In this context it becomes clear why Mandel’shtam has wistfully compared Annenskij’s own self-defeating role as a mediator between the great occidental tradition and the sleepy end-of-the-century Russia to an eagle “which would claw Euripides, Mallarmé and Leconte de Lisle”, “haughtily release the catch, letting it fall of itself”, and “bring us nothing but a handful of dry grasses in his clutches” (On the Nature of the Word, 1922).
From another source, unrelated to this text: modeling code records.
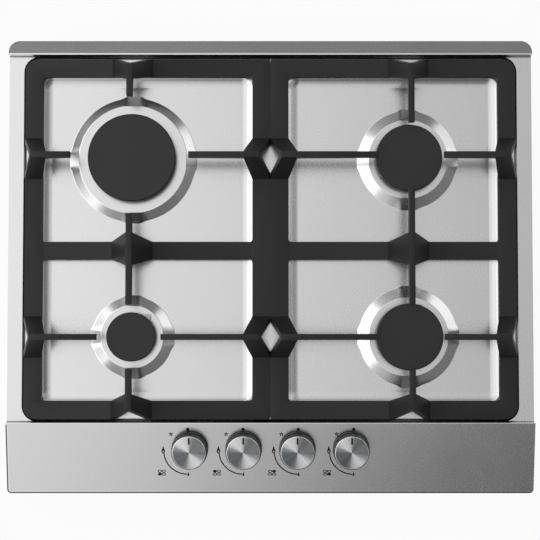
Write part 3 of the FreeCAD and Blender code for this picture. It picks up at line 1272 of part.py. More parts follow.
os.makedirs("parts", exist_ok=True)
for name, shape in build().items():
    valid = "valid" if shape.isValid() else "INVALID"
    print("%-24s %s solids %2d volume %.1f" % (name, valid, len(shape.Solids), shape.Volume))
    shape.exportStep("parts/%s.step" % name)
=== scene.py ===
"""Looks of a built-in gas cooktop with four burners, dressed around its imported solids."""

import json
import logging
import math
from dataclasses import dataclass
from enum import Enum

import bmesh
import bpy
from mathutils import Matrix, Vector


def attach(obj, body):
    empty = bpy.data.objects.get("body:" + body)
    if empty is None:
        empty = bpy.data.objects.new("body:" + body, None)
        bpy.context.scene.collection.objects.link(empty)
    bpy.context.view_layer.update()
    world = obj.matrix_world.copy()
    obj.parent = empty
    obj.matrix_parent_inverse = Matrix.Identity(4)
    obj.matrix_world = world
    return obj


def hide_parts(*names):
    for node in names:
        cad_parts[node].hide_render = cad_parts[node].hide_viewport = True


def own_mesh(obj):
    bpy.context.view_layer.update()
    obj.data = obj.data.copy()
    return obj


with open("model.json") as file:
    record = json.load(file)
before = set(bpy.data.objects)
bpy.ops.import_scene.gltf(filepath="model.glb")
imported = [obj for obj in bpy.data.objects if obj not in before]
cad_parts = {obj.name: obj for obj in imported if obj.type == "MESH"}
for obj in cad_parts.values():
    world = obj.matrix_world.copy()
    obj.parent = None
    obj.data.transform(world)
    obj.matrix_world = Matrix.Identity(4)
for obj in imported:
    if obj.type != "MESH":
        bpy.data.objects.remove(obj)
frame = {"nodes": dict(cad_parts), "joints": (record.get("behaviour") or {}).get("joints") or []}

logging.basicConfig(level=logging.INFO, format="%(message)s")
log = logging.getLogger("cooktop")

MM = 0.001
Colour = tuple[float, float, float]
Point = tuple[float, float, float]


class Axis(Enum):
    """Direction that the grinding lines of a brushed finish follow."""

    ALONG_RIM = "x"
    ALONG_DEPTH = "y"
    UPWARDS = "z"


class Corner(Enum):
    """Place of a burner seen from the front."""

    REAR_LEFT = "rear_left"
    FRONT_LEFT = "front_left"
    REAR_RIGHT = "rear_right"
    FRONT_RIGHT = "front_right"


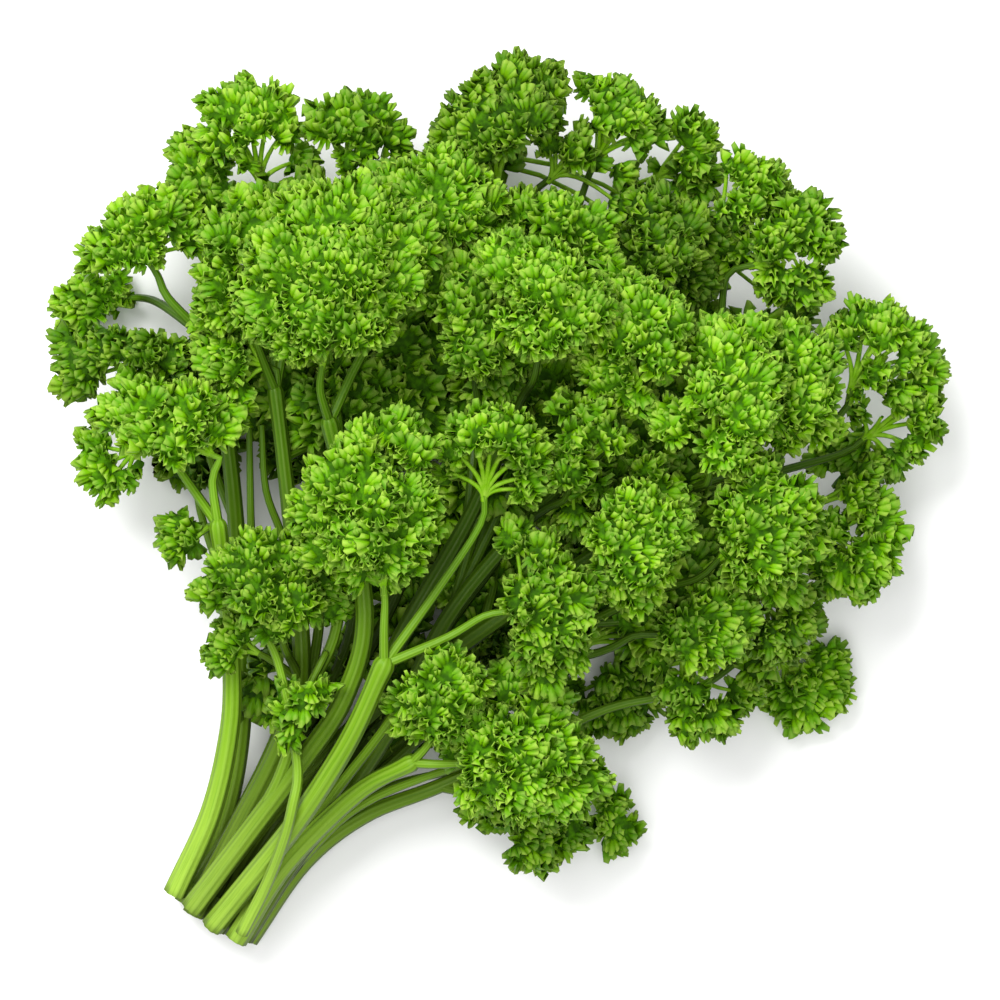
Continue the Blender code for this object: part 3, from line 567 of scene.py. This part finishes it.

This vivid critical parable of Mandel’shtam is a compressed citation of Fet’s lines about the poet whose winged sound // Snatches in flight and fixes at once // The dark delirium of the soul and the vague smell of grasses, // Like <...> Jupiter’s eagle <...> carrying a shaft of lightning in his sure clutches (“How poor is our language...”, 1887).
The meaning of Mandel’shtam’s words about the inability of Annenskij to serve as a mediator, a translator or a bearer of any kind of influence is crucial to a correct under standing of the significance of citation in Russian modernism. The art of quotation is, after all, or has been before acmeism, a mediating art. Annenskij’s variety of this art, however, with its unemphatic but consistent foregrounding of the secondary, the peripheral elements of the subtext, truly makes him a forerunner, not only of acmeist criticism, but of the deconstruction at its rare artistic best.